Discrimination began to grow, however, both with the importation of Malay slaves to supply the Cape's need for artisans and with the settlers' push into the interior, where the encounter with black tribes began to create a new racial mix. While the Malays adopted the language which became Afrikaans, and contributed such words to it as piesang (banana), blatjang (chutney) and pondok (shack), they retained their Muslim faith.
The whitewashed mosques of Cape Town's Malay quarter, among the oldest buildings in the country, testify to the group's continuing distinctiveness.
But Islam is just one element in South Africa's most diverse community. Khoi origins are obvious among many Coloureds, while others are purely or mainly Malay in appearance. Some can pass for white if they choose (those who cut themselves off from friends and family, and moved to another area in search of more privileged status, were said to be 'trying for white'), while others again are indistinguishable from blacks, but speak a mainly Afrikaans dialect and worship in the Dutch Reformed church.
There are Coloured Rastafarians, and Islamic fundamentalists who wear Arab robes and keffiyehs.
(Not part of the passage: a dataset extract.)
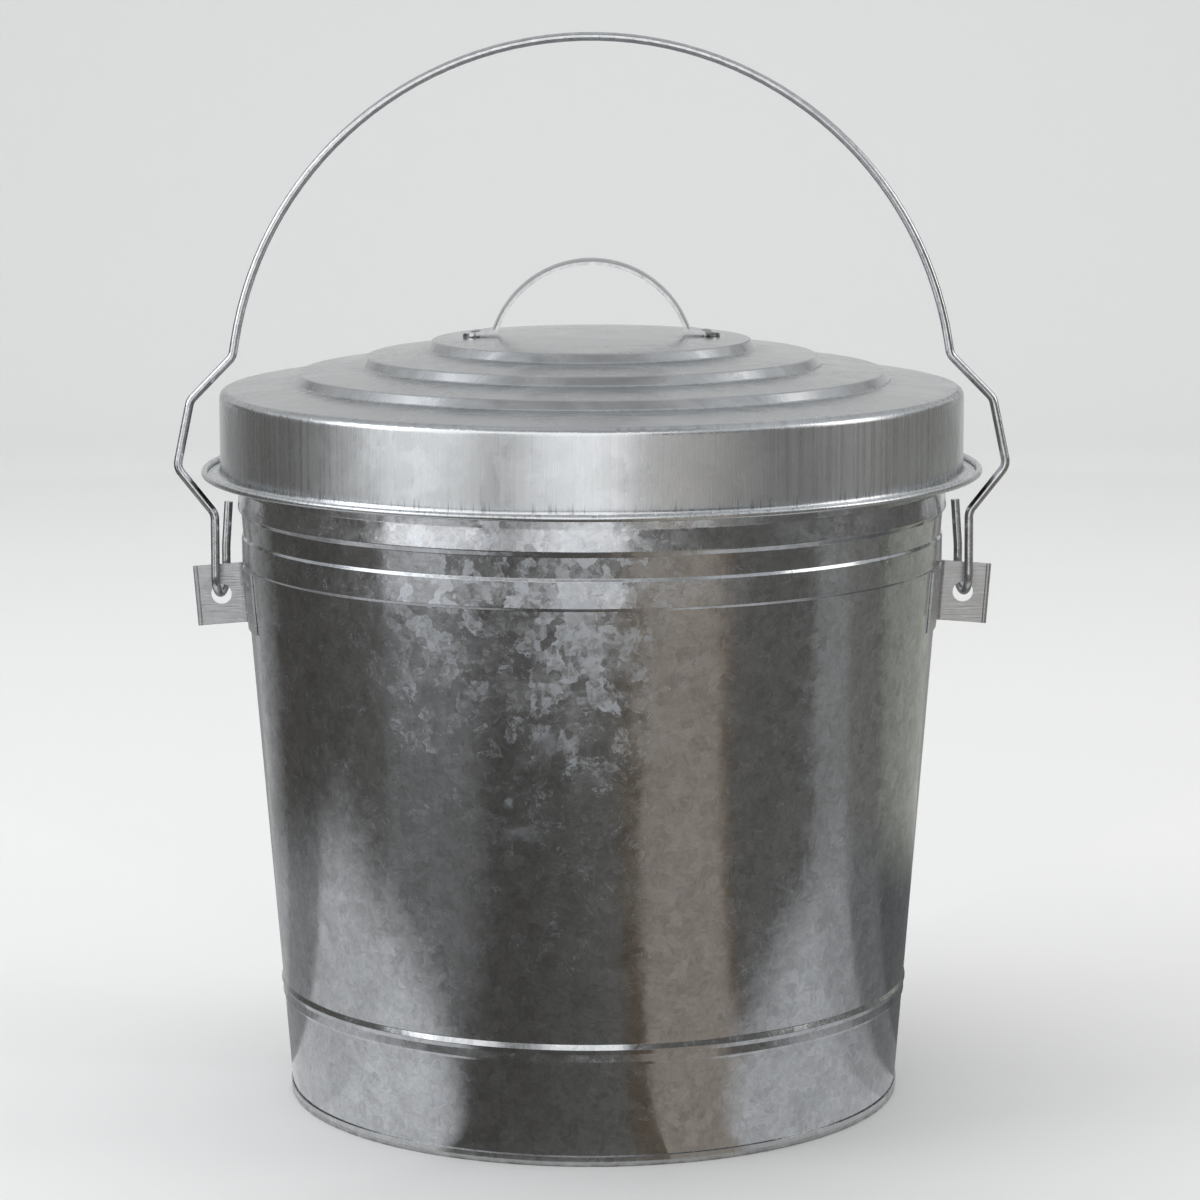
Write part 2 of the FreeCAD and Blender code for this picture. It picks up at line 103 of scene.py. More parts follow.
# ---------------------------------------------------------------------------
# Cards for the metal's gloss: polished zinc shows whatever stands round it, so plain
# cards lie on the floor, stand round it and hang overhead. Only glossy rays meet them.
# ---------------------------------------------------------------------------
card_paint = bpy.data.materials.new("card_paint")
card_paint.use_nodes = True
card_tree = card_paint.node_tree
card_tree.nodes.remove(card_tree.nodes["Principled BSDF"])
card_tone = card_tree.nodes.new("ShaderNodeAttribute")
card_tone.attribute_name = "tone"
card_shine = card_tree.nodes.new("ShaderNodeEmission")
card_tree.links.new(card_tone.outputs["Color"], card_shine.inputs["Color"])
card_tree.links.new(card_shine.outputs["Emission"], card_tree.nodes["Material Output"].inputs["Surface"])

CARD_FOOT = 0.146                # the floor cards start here, at the can's foot
CARD_HEIGHT = 0.002              # and lie this far above the floor
CARD_ROUND = 4.3                 # the upright cards stand at this distance
CARD_GAP_START, CARD_GAP_END = 1.08, 1.25     # some floor cards stop, and a brighter one goes on
CARD_MID, CARD_FAR_START, CARD_FAR = 2.4, 2.42, 4.2
SUNLIT_FRONT, SUNLIT_TURN, SUNLIT_REACH = 27, 58, 0.40   # angles over which the sunlit floor widens, how far


def hang_card(name, points, faces, tones):
    """Card with a tone at each of its points."""
    mesh = bpy.data.meshes.new(name)
    mesh.from_pydata(points, [], faces)
    layer = mesh.attributes.new("tone", "FLOAT_COLOR", "POINT")
    for index, tone in enumerate(tones):
        layer.data[index].color = (*tone, 1)
    mesh.materials.append(card_paint)
    card = bpy.data.objects.new(name, mesh)
    bpy.context.collection.objects.link(card)
    card.visible_camera = False
    card.visible_diffuse = False
    card.visible_shadow = False


def near_edge(azimuth):
    """Distance from the can's axis at which the sunlit floor ends: nearest at the front."""
    side = min(abs(azimuth), 360 - abs(azimuth))
    ease = min(1.0, max(0.0, (side - SUNLIT_FRONT) / SUNLIT_TURN))
    return CARD_FOOT + 0.001 + SUNLIT_REACH * ease ** 0.85


def mix_tones(start, end, part):
    """Tone part of the way from one to another."""
    return [a + (b - a) * part for a, b in zip(start, end)]


def floor_card(name, start, end, near, far, tone_start, tone_end, ground=1.0):
    """Sector of a ring on the floor, between two azimuths counted from the front to the right.

    Without a near radius it starts at the can's foot, where the floor is sunlit first.
    """
    points, tones = [], []
    count = max(2, int(abs(end - start) / 1.5))
    for i in range(count + 1):
        part = i / count
        azimuth = start + (end - start) * part
        tone = mix_tones(tone_start, tone_end, part)
        if near:
            rings = [(near, tone), (far, tone)]
        else:
            edge = near_edge(azimuth)
            open_floor = min(1.0, (edge - CARD_FOOT) / 0.03)
            sunlit = mix_tones(tone, [level * ground for level in SUNLIT], max(0.15, open_floor))
            lit = mix_tones(tone, [level * ground for level in LIT], open_floor)
            rings = [(CARD_FOOT, sunlit), (max(CARD_FOOT + 0.001, edge * 0.82), lit),
                     (max(CARD_FOOT + 0.002, edge * 1.16), tone), (far, tone)]
        for radius, shade in rings:
            points.append((radius * math.sin(math.radians(azimuth)),
                           -radius * math.cos(math.radians(azimuth)), CARD_HEIGHT))
            tones.append(shade)
    wide = len(rings)
    hang_card(name, points, [(wide * i + j, wide * (i + 1) + j, wide * (i + 1) + j + 1, wide * i + j + 1)
                             for i in range(count) for j in range(wide - 1)], tones)


def upright_card(name, start, end, tone_start, tone_end, low=0.0, high=1.5):
    """Strip standing round the floor's rim, between two azimuths and two heights."""
    points, tones = [], []
    count = max(2, int(abs(end - start) / 4))
    for i in range(count + 1):
        azimuth = math.radians(start + (end - start) * i / count)
        for height in (low, high):
            points.append((CARD_ROUND * math.sin(azimuth), -CARD_ROUND * math.cos(azimuth), height))
            tones.append(mix_tones(tone_start, tone_end, i / count))
    hang_card(name, points, [(2 * i, 2 * i + 2, 2 * i + 3, 2 * i + 1) for i in range(count)], tones)


DARK, SHADE, MID, PALE = (0.105, 0.101, 0.095), (0.16, 0.157, 0.148), (0.22, 0.22, 0.218), (0.34, 0.34, 0.335)
WARM, LEAF, BRIGHT = (0.40, 0.355, 0.305), (0.33, 0.345, 0.30), (0.55, 0.56, 0.57)
BROWN, SKY, OVERHEAD = (0.14, 0.12, 0.095), (1.5, 1.5, 1.5), (0.42, 0.42, 0.42)
SUNLIT, LIT, OPEN = (0.64, 0.65, 0.66), (0.62, 0.63, 0.64), (1.45, 1.46, 1.47)
floor_card("card_left_rim", -150, -124, None, CARD_MID, BRIGHT, SHADE, 0.75)
floor_card("card_left_shade", -124, -98, None, CARD_MID, DARK, DARK, 0.50)
floor_card("card_left_dim", -98, -66, None, CARD_MID, DARK, SHADE, 1.1)
floor_card("card_left_mid", -66, -40, None, CARD_GAP_START, MID, MID, 1.3)
floor_card("card_left_edge", -40, -30, None, CARD_MID, MID, DARK, 1.2)
floor_card("card_front_left", -30, -18, None, CARD_MID, DARK, DARK)
floor_card("card_front", -18, 8, None, CARD_GAP_START, DARK, SHADE)
floor_card("card_front_brown", 8, 14, None, CARD_MID, BROWN, (0.16, 0.13, 0.10))
floor_card("card_warm", 14, 39.5, None, CARD_MID, WARM, WARM)
floor_card("card_warm_edge", 39.5, 42, None, CARD_MID, (0.22, 0.17, 0.13), (0.18, 0.15, 0.12))
floor_card("card_right_shade", 42, 73, None, CARD_MID, SHADE, SHADE)
floor_card("card_right_strip", 73, 88, None, CARD_MID, PALE, PALE, 0.75)
floor_card("card_right_dim", 88, 107, None, CARD_MID, (0.25, 0.245, 0.23), (0.22, 0.22, 0.20), 0.36)
floor_card("card_right_rim", 107, 150, None, CARD_MID, LEAF, (0.50, 0.51, 0.46), 0.22)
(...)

When apartheid sundered the symbiotic relationship between whites and Coloureds in the Cape, splitting families and forcing those deemed to be the wrong colour to move out of their homes, it made absurd attempts to classify this diversity. Coloureds were divided into Cape Coloured, Cape Malay, Griqua (in the Northern Cape), Indian, Chinese and, in desperation, 'other Asiatic' and 'other Coloured'. Crude racial tests were applied, such as pushing a pencil into a person's hair to see whether it fell out, to determine whether he or she was white or Coloured.
'We have always been in between,' said Prof Small. 'Our tongue is Afrikaans, by and large (the first language of more than four-fifths of Coloureds, according to official figures), and our religion is mainly Calvinist, even though the Islamic component had had an influence out of proportion to its numbers. There is still a search for identity.'
Prof Small believes the Coloureds' uncertain status accounts for their savage humour. 'We are the satirists of South Africa. We are cynical about leadership, which is one reason why we have never been able to organise on a large scale.' The darker side of being 'in between' manifests itself in social problems such as alcholism, drug addiction and gang violence. Coloured males have the lowest life expectancy of any group: 57.6 years, compared with 57.8 for blacks and 69.4 for whites.
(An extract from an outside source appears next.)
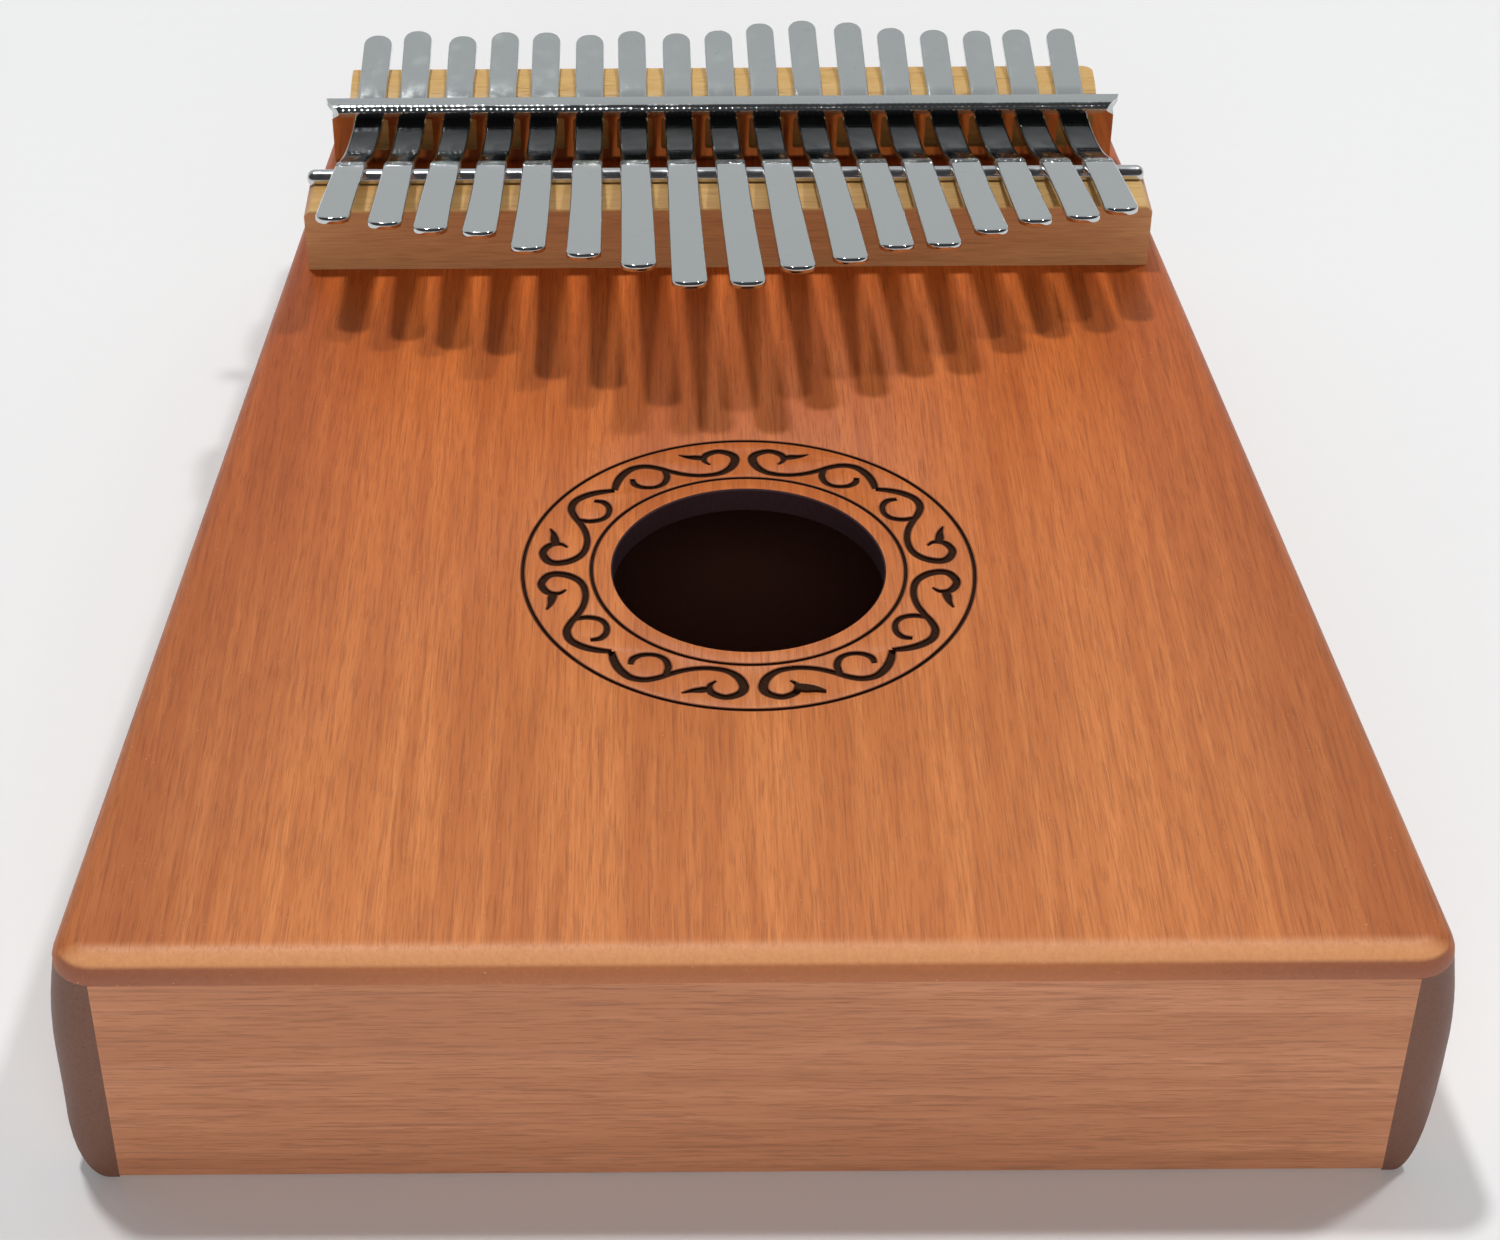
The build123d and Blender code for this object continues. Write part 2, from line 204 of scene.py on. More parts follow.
class Shader:
    """A material's nodes, with short ways to add and join them."""

    def __init__(self, name):
        self.material = bpy.data.materials.new(name)
        self.material.use_nodes = True
        self.nodes = self.material.node_tree.nodes
        self.links = self.material.node_tree.links
        self.surface = self.nodes["Principled BSDF"]
        coordinates = self.nodes.new("ShaderNodeTexCoord")
        self.place = coordinates.outputs["Object"]
        self.facing = coordinates.outputs["Normal"]
        parts = self.nodes.new("ShaderNodeSeparateXYZ")
        self.links.new(self.place, parts.inputs[0])
        self.x, self.y, self.z = parts.outputs

    def feed(self, socket, value):
        """Joins an output to a socket, or sets the socket to a plain value."""
        if isinstance(value, bpy.types.NodeSocket):
            self.links.new(value, socket)
        elif isinstance(value, tuple) and len(value) == 3 and socket.type == "RGBA":
            socket.default_value = (*value, 1.0)
        else:
            socket.default_value = value

    def set(self, **inputs):
        """Sets the surface's own sockets, by name with _ for spaces."""
        for name, value in inputs.items():
            self.feed(self.surface.inputs[name.replace("_", " ")], value)

    def stretched(self, grain, share, grain_slant=0.0):
        """Object coordinates squeezed along one axis, so that a texture runs along the grain.

        grain_slant turns the grain a few degrees about Z.
        """
        mapping = self.nodes.new("ShaderNodeMapping")
        scale = [1.0, 1.0, 1.0]
        scale["XYZ".index(grain)] = share
        mapping.inputs["Scale"].default_value = scale
        mapping.inputs["Rotation"].default_value = (0.0, 0.0, math.radians(grain_slant))
        self.links.new(self.place, mapping.inputs["Vector"])
        return mapping.outputs["Vector"]

    def noise(self, size, vector=None, detail=2.0, roughness=0.5, distortion=0.0):
        """Smooth noise whose features are about size millimetres across."""
        texture = self.nodes.new("ShaderNodeTexNoise")
        self.links.new(self.place if vector is None else vector, texture.inputs["Vector"])
        texture.inputs["Scale"].default_value = 1 / (size * MM)
        texture.inputs["Detail"].default_value = detail
        texture.inputs["Roughness"].default_value = roughness
        texture.inputs["Distortion"].default_value = distortion
        return texture.outputs["Fac"]

    def span(self, value, low, high, to_low=0.0, to_high=1.0):
        """Maps low..high of a value to another range, clamped."""
        node = self.nodes.new("ShaderNodeMapRange")
        node.interpolation_type = "SMOOTHSTEP"
        self.feed(node.inputs["Value"], value)
        node.inputs["From Min"].default_value = low
        node.inputs["From Max"].default_value = high
        node.inputs["To Min"].default_value = to_low
        node.inputs["To Max"].default_value = to_high
        return node.outputs["Result"]

    def sum(self, operation, first, second=0.0):
        """One arithmetic step."""
        node = self.nodes.new("ShaderNodeMath")
        node.operation = operation
        self.feed(node.inputs[0], first)
        self.feed(node.inputs[1], second)
        return node.outputs[0]

    def mix(self, share, first, second, blend="MIX"):
        """Mixes two colours."""
        node = self.nodes.new("ShaderNodeMix")
        node.data_type = "RGBA"
        node.blend_type = blend
        self.feed(node.inputs[0], share)
        self.feed(node.inputs[6], first)
        self.feed(node.inputs[7], second)
        return node.outputs[2]

    def bump(self, height, depth, normal=None):
        """Surface relief; depth is its size in millimetres."""
        node = self.nodes.new("ShaderNodeBump")
        node.inputs["Distance"].default_value = depth * MM
        self.links.new(height, node.inputs["Height"])
        if normal is not None:
            self.links.new(normal, node.inputs["Normal"])
        return node.outputs["Normal"]


def grown(shader, grain, light, dark, pore, figure=0.5, pores=0.62, depth=0.6, slant=0.0, streaky=0.0):
    """Colour of a piece of wood: broad figure, fibres and fine dark pores along its grain.

    pores is how rare the pores are, and depth how dark; slant turns the grain, in degrees; streaky is the
    strength of the long soft streaks between the pores.
    """
    broad = shader.noise(14.0, shader.stretched(grain, 0.08, slant), 3.0, 0.55)
    streaks = shader.noise(1.5, shader.stretched(grain, 0.03, slant), 4.0, 0.6)
    fibres = shader.noise(0.20, shader.stretched(grain, 0.04, slant), 3.0, 0.6)
    vessels = shader.noise(0.15, shader.stretched(grain, 0.035, slant), 2.0, 0.5)
    threads = shader.noise(0.42, shader.stretched(grain, 0.03, slant), 3.0, 0.62)
    tone = shader.sum("ADD", shader.sum("MULTIPLY", broad, 0.5), shader.sum("MULTIPLY", streaks, 0.5))
    tone = shader.span(tone, 0.5 - figure / 4, 0.5 + figure / 4)
    colour = shader.mix(tone, light, dark)
    fibre_share = shader.span(fibres, 0.35, 0.68, 0.0, 0.5)
    colour = shader.mix(fibre_share, colour, dark)
    colour = shader.mix(shader.span(threads, 0.46, 0.70, 0.0, streaky), colour, pore)
    vessel_share = shader.span(vessels, pores, pores + 0.1, 0.0, depth)
    colour = shader.mix(vessel_share, colour, pore)
    height = shader.sum("SUBTRACT", shader.sum("MULTIPLY", fibres, 0.4), vessel_share)
    return colour, height, tone


def finish_wood(shader, colour, height, roughness=0.46, relief=0.05):
    """Satin lacquer over the wood, with the grain telegraphing through."""
    grain_rough = shader.span(height, -0.6, 0.4, roughness + 0.14, roughness - 0.03)
    shader.set(
        Base_Color=colour,
        Roughness=grain_rough,
        Normal=shader.bump(height, relief),
        Specular_IOR_Level=0.35,
    )
    return shader.material


# ======== materials ========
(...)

Rejection by the whites united Coloureds and blacks against apartheid, but, as Prof Small put it, 'oppression is not culture'. The cultural influences on Coloureds have been Western and Eastern, not African, and that is proving to be the key factor in how they are choosing to vote. In doing so they will belatedly be fulfilling a key element of National Party strategy since the early 1980s: shifting South Africa's racial divide from whites versus non-whites to blacks versus non- blacks. It failed as a means of denying blacks their rights, but it will play a vital role in enabling the Nationalists to cling to as much power as possible after the election.